Thermal Fluctuations in a Hard-Sphere Gas

Abstract
Density fluctuations in a moderately dilute gas of hard spheres are analyzed using a kinetic equation which is the generalization of the linearized Boltzmann equation to arbitrary frequencies and wave numbers. The phase-space memory function derived recently by Mazenko is evaluated for the hard-sphere interaction, and the result is shown to be explicitly frequency independent. In the case of the self-correlation function, the memory function is found to be identical to the collision operator in the appropriate Boltzmann equation, thus implying that in this special case the Boltzmann-equation description is valid at all frequencies and wavelengths.

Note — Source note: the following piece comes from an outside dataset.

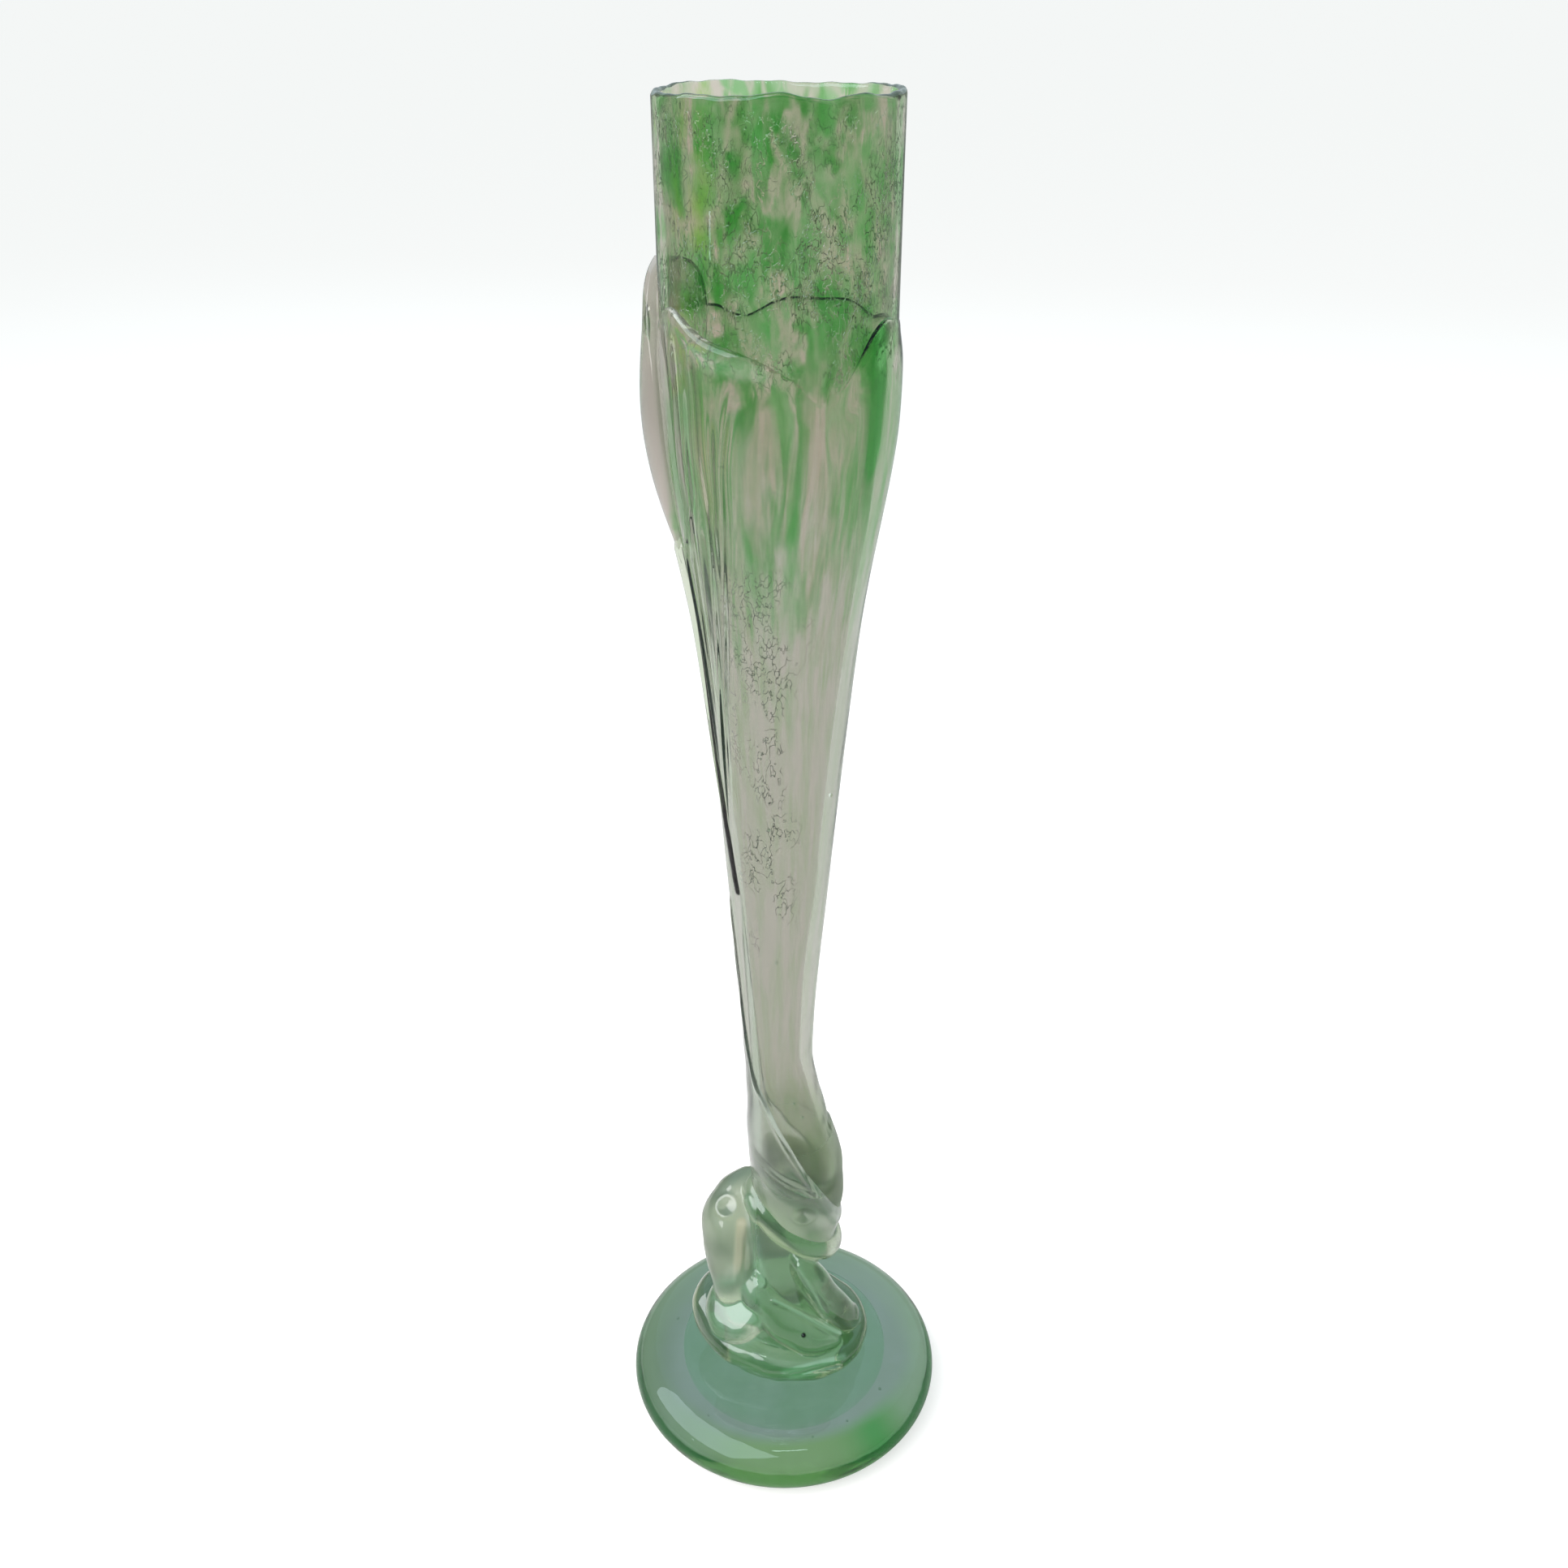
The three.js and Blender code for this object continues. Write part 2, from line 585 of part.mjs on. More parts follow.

Wave-number-dependent matrix elements of the memory functions are calculated using the Hermite function as a basis, and a number of interesting features are observed. The matrix elements are utilized in a kinetic-model formulation of the initial-value problem of evaluating the spectral densities of thermal fluctuations. Numerically converged results are presented and compared with previous Boltzmann-equation calculations. While the qualitative behavior of the spectral distribution still can be characterized by the ratio of wavelength to collision mean free path, details of the line shape now depend on density and wave number. At reasonable density and wave-number values, a narrowing effect is observed. This effect, which is most pronounced at small and moderate wavelength-to-mean-free-path ratios, is sufficiently significant that further investigation is warranted.